Don't step on this caterpillar

A Brazilian research institute is the only thing standing between a caterpillar sting and an untimely, grisly death.

a Lonomia obliqua caterpillar
Andre Borges/Agência Brasília, via Flickr

In the 1990s, an unlikely culprit sparked an outbreak in southern Brazil. People poured into clinics with severe bruises and mysterious, gangrene-like symptoms. Some patients even suffered brain bleeds and died. The cases initially baffled researchers, who investigated patients’ accounts by probing the surrounding lands and trails. Site after site, they found Lonomia obliqua larvae: two-inch caterpillars with cactus-like spines out of their greenish brown bodies. 

You don’t want to mess with Lonomia obliqua’s prickly prepubescent hairs. If you touch or step on its clumps of spines, venom trickles into your bloodstream, carrying with it procoagulants that spread clots across your body. The venom can deplete your blood’s ability to clot when you actually need it, heightening the risk for internal bleeding and hemorrhage.

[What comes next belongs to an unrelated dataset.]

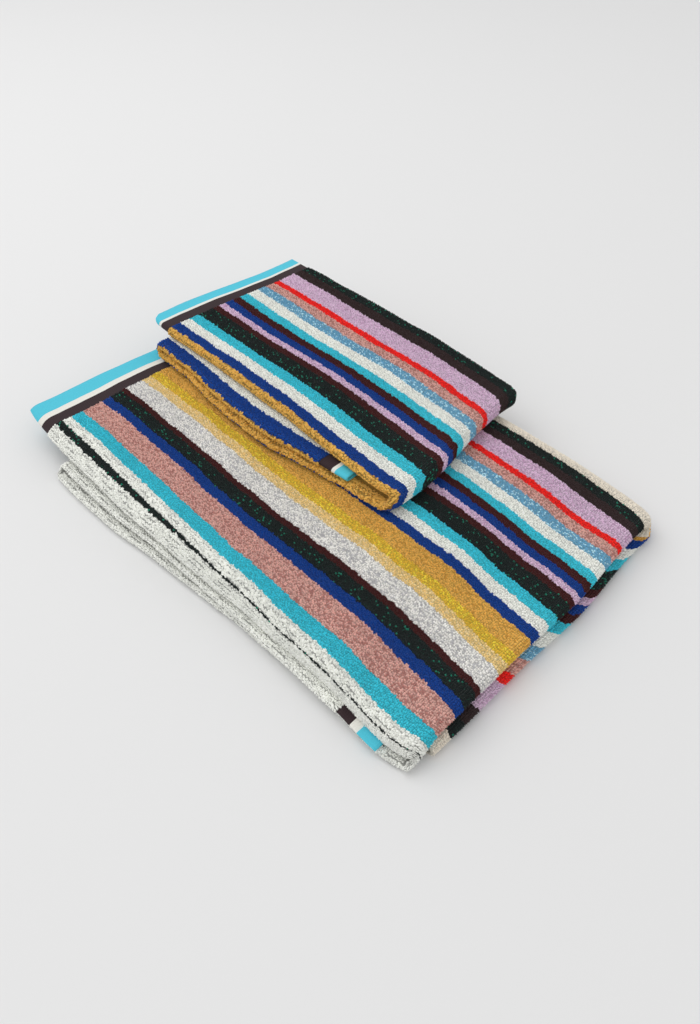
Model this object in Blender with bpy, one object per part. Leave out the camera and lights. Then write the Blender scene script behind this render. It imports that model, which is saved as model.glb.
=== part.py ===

Lonomia caterpillars cause painful, bloody deaths.

Brazilian officials recorded 600 stings between 1989 and 1996, including 12 deaths, cementing L. obliqua’s place as the world’s deadliest caterpillar. The situation has only gotten more dire: between 2007 and 2017, researchers documented more than 42,000 stings and roughly 250 serious poisonings—only now, there’s an antidote.